Parler d'égalité dans ces conditions, voire d'âge légal de départ à la retraite, est une vue de l'esprit. La position est indigne, que dis-je, indécente de la part d'un ministre de plein exercice. La question n'est pas d'allonger la durée de cotisation, la question n'est pas d'augmenter les taux de cotisation, la France étant malade entre autre de ses impôts, la question est d'avoir le courage politique de réformer un système à bout de souffle, réforme qui aurait dû être menée depuis le début des années 1980, date à laquelle tous les démographes ont commencé à tirer la sonnette d'alarme sur le système français des retraites. Depuis 1980, rien ne s'est passé, il y a certes eu des réformettes, mais qui n'ont consisté qu'à déshabiller Pierre pour habiller Paul.
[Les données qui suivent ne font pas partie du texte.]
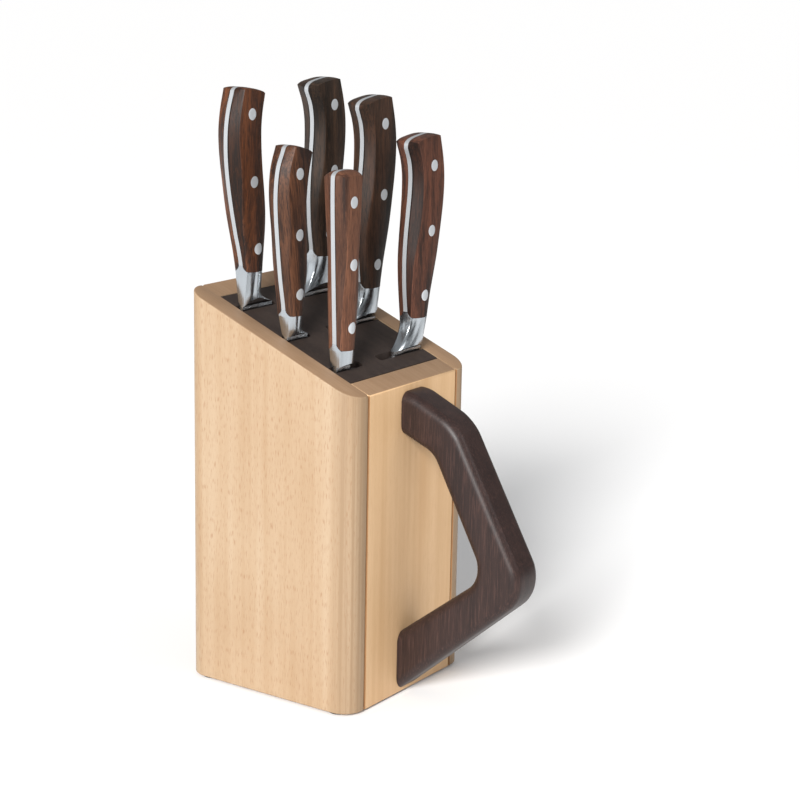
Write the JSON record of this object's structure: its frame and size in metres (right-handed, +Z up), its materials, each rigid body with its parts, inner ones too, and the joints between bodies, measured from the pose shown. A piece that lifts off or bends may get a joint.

Le seul système viable à terme est la retraite à points. Chacun part quand il le veut avec les points qu'il a acquis. On ne parlerait plus d'âge légal, on pourrait même traiter du même coup les régimes spéciaux et les emplois dits pénibles en modulant le montant des cotisations nécessaires à l'octoi d'un point. Mais de cela, il n'en est pas question, la politique du gouvernement étant faite à la petite semaine en fonction des sondages d'opinion.